The rules are a little different for home Wi-Fi, where you should be using some form of security protocol. Wi-Fi security is a feature built into your router, not something you have to purchase separately. But how far should you trust it? The earliest and most prevalent security protocol, Wireless Equivalent Privacy (WEP), is a joke. A quick Google search and some techie know-how will cut through WEP like a warm knife through butter. For some reason it is still a choice included with most modern routers, but don’t use it. The most secure protocol you can be using right now is Wi-Fi Protected Access II (WPA2). While not completely hack-proof, it seems to be the industry’s “good enough” solution for the moment. After all, there’s not a technology in existence that hasn’t in some manner been turned on its head.

So you need to make sure that you are using WPA2 Wi-Fi security protocol at home. Refer to your router’s manual for directions on how to do this. If you’re using a router or combination modem/router supplied by your Internet service provider, call their tech support. Regardless, make a habit of changing your home Wi-Fi password on a regular basis. The interval is up to you, but I would make the change at least once every three months. That can be sort of a pain if you’ve got a lot of computers and devices that make use of the network since you’ll have to go through each of them and change the password so they can connect again. Still, I can’t overstate the importance of doing so.
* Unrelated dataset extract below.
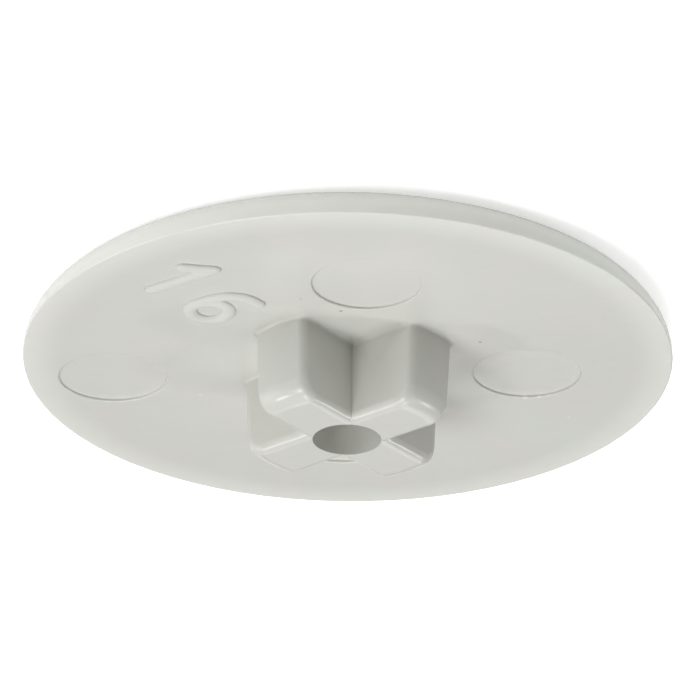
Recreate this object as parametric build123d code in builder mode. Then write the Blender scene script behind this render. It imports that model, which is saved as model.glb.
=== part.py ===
from build123d import *

import os
from math import radians, sqrt, tan

# Plug for the recess of a cross-head screw, moulded in one piece: a thin round disc that hides the
# screw head, and a short cross-shaped stem that presses into the recess.
#
# Z = 0 is the seat, the face of the disc that lies on the screw head, and the origin is the point
# where the stem's axis meets it. The stem points up and the crown, the side that is seen in use,
# faces down. Lengths are in millimetres and angles in degrees.

# Disc: its rim is a quarter round that runs from the seat's eased edge down to the crown
DISC_DIAMETER = 12.0
DISC_THICKNESS = 0.67
SEAT_EDGE_RADIUS = 0.03

# Stem: four straight-sided arms whose ends lie on one circle
STEM_HEIGHT = 1.58
STEM_SPAN = 4.16  # across two opposite arms, at the root
STEM_BEARING = 39.0  # direction of the first arm, from +X
ARM_COUNT = 4
END_DRAFT = 3.0  # lean of the arms' ends towards the axis
TIP_RADIUS = 0.38  # rounding between the arms' ends and the tip
ARM_WIDTH = 1.18  # at the root
ARM_DRAFT = 0.5  # lean of the arms' sides
ARM_EDGE_RADIUS = 0.17  # along the sides and corners of each arm
ROOT_RADIUS = 0.08  # all round the foot of the stem

# Bore: a blind core down the middle of the stem
BORE_WALL = 0.18  # thinnest wall, to the inner corner between two arms at the tip
BORE_DRAFT = 0.5
BORE_FLOOR = 0.15  # height of its floor above the seat

# Ejector marks: shallow round prints that the mould's pins leave in the seat
PIN_DIAMETER = 2.0
PIN_DEPTH = 0.05
PIN_EDGE_RADIUS = 0.03
PIN_PLACES = [(0.545, 89.0), (0.558, 173.0), (0.533, 264.0), (0.735, 9.4)]  # share of the disc's radius, bearing

# Sizes that follow from those
disc_radius = DISC_DIAMETER / 2
rim_radius = DISC_THICKNESS - SEAT_EDGE_RADIUS
root_radius_of_stem = STEM_SPAN / 2
tip_radius_of_stem = root_radius_of_stem - STEM_HEIGHT * tan(radians(END_DRAFT))
arm_width_at_tip = ARM_WIDTH - 2 * STEM_HEIGHT * tan(radians(ARM_DRAFT))
corner_at_root = ARM_WIDTH / sqrt(2)  # distance of the inner corners between the arms
corner_at_tip = arm_width_at_tip / sqrt(2)
bore_radius = corner_at_tip - BORE_WALL
bore_depth = STEM_HEIGHT - BORE_FLOOR


def distance_from_axis(edge):
    """How far the middle of an edge lies from the stem's axis."""
    middle = edge @ 0.5
    return sqrt(middle.X**2 + middle.Y**2)


with BuildPart() as hole_plug:
    # Disc, turned from half of its section
    with BuildSketch(Plane.XZ) as disc_section:
        with BuildLine():
            seat_line = Line((0, 0), (disc_radius - SEAT_EDGE_RADIUS, 0))
            CenterArc((disc_radius - SEAT_EDGE_RADIUS, -SEAT_EDGE_RADIUS), SEAT_EDGE_RADIUS, 90, -90)
            rim_arc = CenterArc((disc_radius - rim_radius, -SEAT_EDGE_RADIUS), rim_radius, 0, -90)
            crown_line = Line(rim_arc @ 1, (0, -DISC_THICKNESS))
            Line(crown_line @ 1, seat_line @ 0)
        make_face()
    revolve(axis=Axis.Z)

    # Stem blank, a drafted round boss with a rounded tip
    with BuildSketch(Plane.XZ) as stem_section:
        with BuildLine():
            axis_line = Line((0, STEM_HEIGHT), (0, 0))
            root_line = Line(axis_line @ 1, (root_radius_of_stem, 0))
            end_line = Line(root_line @ 1, (tip_radius_of_stem, STEM_HEIGHT))
            Line(end_line @ 1, axis_line @ 0)
        make_face()
        tip_edge = stem_section.vertices().group_by(Axis.Y)[-1].sort_by(Axis.X)[-1]
        fillet(tip_edge, TIP_RADIUS)
    revolve(axis=Axis.Z)

    # Square notches, each with a corner towards the axis, leave the arms between them
    with BuildSketch() as notches:
        with PolarLocations(corner_at_root, ARM_COUNT, start_angle=STEM_BEARING + 180 / ARM_COUNT):
            Rectangle(
                root_radius_of_stem,
                root_radius_of_stem,
                rotation=-45,
                align=(Align.MIN, Align.MIN),
            )
    extrude(amount=STEM_HEIGHT, taper=-ARM_DRAFT, mode=Mode.SUBTRACT)

    # Rounded long edges on the arms: every edge the notches cut, but for the inner corners and
    # the foot
    notch_edges = hole_plug.edges(Select.LAST)
    above_seat = notch_edges.filter_by(lambda edge: (edge @ 0.5).Z > STEM_HEIGHT / 10)
    arm_edges = above_seat.filter_by(lambda edge: distance_from_axis(edge) > corner_at_root)
    fillet(arm_edges, ARM_EDGE_RADIUS)

    # Fillet round the foot of the stem
    seat_edges = hole_plug.edges().filter_by_position(Axis.Z, -ROOT_RADIUS / 2, ROOT_RADIUS / 2)
    foot_edges = seat_edges.filter_by(lambda edge: distance_from_axis(edge) < disc_radius / 2)
    fillet(foot_edges, ROOT_RADIUS)

    # Bore
    with BuildSketch(Plane.XY.offset(STEM_HEIGHT)) as bore_mouth:
        Circle(bore_radius)
    extrude(amount=-bore_depth, taper=BORE_DRAFT, mode=Mode.SUBTRACT)

    # Ejector marks, with their edges eased
    with BuildSketch() as ejector_marks:
        for share, bearing in PIN_PLACES:
            with PolarLocations(share * disc_radius, 1, start_angle=bearing):
                Circle(PIN_DIAMETER / 2)
    extrude(amount=-PIN_DEPTH, mode=Mode.SUBTRACT)
    mark_edges = hole_plug.edges(Select.LAST).group_by(Axis.Z)[-1]
    fillet(mark_edges, PIN_EDGE_RADIUS)

hole_plug.part.label = "hole_plug"
os.makedirs("parts", exist_ok=True)
export_step(hole_plug.part, "parts/hole_plug.step")
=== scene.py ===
from math import cos, radians, sin

import bmesh
import bpy
from bpy.props import FloatProperty, FloatVectorProperty, PointerProperty, StringProperty
from mathutils import Matrix, Vector


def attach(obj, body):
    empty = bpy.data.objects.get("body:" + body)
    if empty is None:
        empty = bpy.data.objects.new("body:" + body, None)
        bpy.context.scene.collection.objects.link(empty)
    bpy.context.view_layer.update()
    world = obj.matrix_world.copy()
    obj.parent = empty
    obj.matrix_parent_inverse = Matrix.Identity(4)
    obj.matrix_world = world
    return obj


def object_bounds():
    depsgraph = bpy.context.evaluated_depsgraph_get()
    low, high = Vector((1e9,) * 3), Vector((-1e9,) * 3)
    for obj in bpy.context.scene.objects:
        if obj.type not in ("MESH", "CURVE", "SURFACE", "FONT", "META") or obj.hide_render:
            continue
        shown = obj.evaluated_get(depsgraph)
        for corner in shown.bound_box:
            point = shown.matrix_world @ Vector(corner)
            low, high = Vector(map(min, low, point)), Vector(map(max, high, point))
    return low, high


bl_info = {
    "name": "Screw Recess Plug",
    "version": (1, 0, 0),
    "blender": (4, 5, 0),
    "location": "View3D > Sidebar > Plug",
    "description": "Finish, cavity number and studio for a moulded plug that covers a screw's cross recess",
    "category": "Object",
}

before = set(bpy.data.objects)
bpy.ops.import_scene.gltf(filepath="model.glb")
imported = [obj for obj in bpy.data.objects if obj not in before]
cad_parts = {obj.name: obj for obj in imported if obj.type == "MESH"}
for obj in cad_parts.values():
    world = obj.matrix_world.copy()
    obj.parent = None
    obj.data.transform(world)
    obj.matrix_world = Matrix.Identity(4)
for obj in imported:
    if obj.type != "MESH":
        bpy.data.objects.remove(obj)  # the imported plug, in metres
cad_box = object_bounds()  # its lowest and highest corners

MM = 0.001
FLOOR_LEVEL = cad_box[0][2]  # the crown lies on the floor
DISC_RADIUS = cad_box[1][0]


# Shader nodes


class Value:
    """A shader socket that takes part in sums: each operation on it adds a Math node."""

    def __init__(self, nodes, socket):
        self.nodes = nodes
        self.socket = socket

    def math(self, operation, *terms):
        return self.nodes.add("ShaderNodeMath", {"operation": operation}, dict(enumerate(terms)))

    def __add__(self, other):
        return self.math("ADD", self, other)

    def __radd__(self, other):
        return self.math("ADD", other, self)

    def __sub__(self, other):
        return self.math("SUBTRACT", self, other)

    def __rsub__(self, other):
        return self.math("SUBTRACT", other, self)

    def __mul__(self, other):
        return self.math("MULTIPLY", self, other)

    def __rmul__(self, other):
        return self.math("MULTIPLY", other, self)

    def __pow__(self, other):
        return self.math("POWER", self, other)

    def at_least(self, other):
        return self.math("MAXIMUM", self, other)


class Nodes:
    """The node tree of one material or world."""

    def __init__(self, owner):
        owner.use_nodes = True
        self.tree = owner.node_tree
        self.tree.nodes.clear()

    def add(self, kind, settings=None, sockets=None, output=0):
        """A new node: its type, its settings, its sockets' values or links, and the output used."""
        node = self.tree.nodes.new(kind)
        for key, value in (settings or {}).items():
            setattr(node, key, value)
        for key, value in (sockets or {}).items():
            if isinstance(value, Value):
                self.tree.links.new(value.socket, node.inputs[key])
            else:
                node.inputs[key].default_value = value
        return Value(self, node.outputs[output]) if node.outputs else node

    def mix_colour(self, factor, first, second, blend="MIX"):
        settings = {"data_type": "RGBA", "blend_type": blend}
        return self.add("ShaderNodeMix", settings, {0: factor, 6: first, 7: second}, output=2)

    def ramp(self, value, start, end, low=0.0, high=1.0):
        """A smooth step of the value from low at start to high at end."""
        settings = {"interpolation_type": "SMOOTHSTEP"}
        sockets = {0: value, 1: start, 2: end, 3: low, 4: high}
        return self.add("ShaderNodeMapRange", settings, sockets)

    def noise(self, place, size, detail=2.0, roughness=0.5):
        """Noise from 0 to 1 whose lumps are about size across, in metres."""
        sockets = {"Vector": place, "Scale": 1.0 / size, "Detail": detail, "Roughness": roughness}
        return self.add("ShaderNodeTexNoise", {}, sockets)


def new_material(name):
    material = bpy.data.materials.new(name)
    return material, Nodes(material)


# Moulded plastic

CLOUD_SIZE = 1.6 * MM  # slow colour clouds
CLOUD_EDGES = (0.35, 0.65)  # noise levels at which one tint gives way to the other
POLISH_SIZE = 0.5 * MM  # patches of more and less gloss
SPECK_CORE = 0.4  # share of a speck's radius that has its full colour
# colour of the pale spots, partly a painted highlight: three of them stand in for the glint on an ejector recess's
# rim
PALE_SPECK_AND_GLINT_COLOUR = (0.95, 0.95, 0.93, 1.0)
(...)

In addition to changing the password for the Wi-Fi network itself, you should also change the router’s password. This is a different password from the network. It is the password used to log in to the router’s settings and the one you would need in order to change the Wi-Fi network’s password. If you don’t, you take the chance that the router manufacturer used the exact same device password for every box they shipped, meaning that a hacker would only need to know the one password to break into untold numbers of networks using the same router. In my experience, the ISP technicians who make house calls to set up home networks rarely take the time to change this password, let alone show their customers how to do it themselves. The next time you sign up for a new Internet service provider and have a tech come to your home, don’t let them leave until they’ve shown you how to change both the router password and the Wi-Fi password. And don’t let them tell you that you can’t, which they may.
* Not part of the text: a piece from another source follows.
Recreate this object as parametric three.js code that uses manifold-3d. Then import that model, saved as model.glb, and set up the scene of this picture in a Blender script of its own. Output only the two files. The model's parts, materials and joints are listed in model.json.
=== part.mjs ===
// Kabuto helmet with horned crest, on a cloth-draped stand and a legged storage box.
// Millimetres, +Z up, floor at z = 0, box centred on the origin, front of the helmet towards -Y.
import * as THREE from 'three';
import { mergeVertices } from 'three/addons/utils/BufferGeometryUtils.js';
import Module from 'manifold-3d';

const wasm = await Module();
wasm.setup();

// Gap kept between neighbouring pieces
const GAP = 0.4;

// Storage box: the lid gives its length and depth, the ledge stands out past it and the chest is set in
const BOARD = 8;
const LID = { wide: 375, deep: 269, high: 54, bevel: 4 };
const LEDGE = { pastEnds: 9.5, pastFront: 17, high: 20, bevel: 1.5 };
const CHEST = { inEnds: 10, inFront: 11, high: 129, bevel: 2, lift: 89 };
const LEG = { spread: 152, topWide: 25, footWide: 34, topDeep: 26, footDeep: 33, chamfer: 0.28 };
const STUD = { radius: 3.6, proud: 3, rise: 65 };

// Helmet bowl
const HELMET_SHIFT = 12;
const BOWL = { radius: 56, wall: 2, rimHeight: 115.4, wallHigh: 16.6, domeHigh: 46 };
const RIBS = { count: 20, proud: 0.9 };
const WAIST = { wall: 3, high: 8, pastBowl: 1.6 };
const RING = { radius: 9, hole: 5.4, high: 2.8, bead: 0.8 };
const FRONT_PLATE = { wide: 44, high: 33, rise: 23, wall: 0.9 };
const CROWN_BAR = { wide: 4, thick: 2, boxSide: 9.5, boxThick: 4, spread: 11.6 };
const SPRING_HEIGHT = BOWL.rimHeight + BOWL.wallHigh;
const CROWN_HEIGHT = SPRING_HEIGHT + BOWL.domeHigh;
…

Generating Passwords for Wi-Fi

Speaking of passwords such as these, you ought to make them as long and complex as possible. The longer the password, the harder it is to crack. And let me tell you that the standard eight characters just isn’t enough anymore. I recommend that passwords for your Wi-Fi network and your router be at least 32 characters long. A word to the wise though—don’t use special characters, just use numbers and upper and lowercase letters. Special characters don’t play well with Wi-Fi-enabled devices.

Generating a strong password is difficult. You want it to be as random as possible. Do not use regular words. Norton Security has a free password generator at which will allow you set the number of characters and type of characters in your password. I just came up with WRaSteYej838b8awraFUpA2umeChaSPa at the click of a button. You might think you’d accomplish the same thing by just mashing your keyboard, but you’d be wrong, especially if you’re a proficient typist. Your hands will come up with more predictable passwords whether you want them to or not. The power of muscle memory, working against you.

Don't cut the cord just yet!

With all this said, the strongest home network doesn’t use Wi-Fi at all. I know that’s not an option for everyone, so, you know, read everything above, but if you can get away with it, connect every computer in your home with an “old-fashioned” network cable and disable Wi-Fi completely. Without a radio signal to intercept, your home network just became infinitely more secure.

In most cases though, living without Wi-Fi these days just isn’t feasible. So much of our computing is done on tablets and smartphones which rely on Wi-Fi or a mobile data connection. You’re never going to find a network jack on any of these devices. So make sure to exercise every precaution.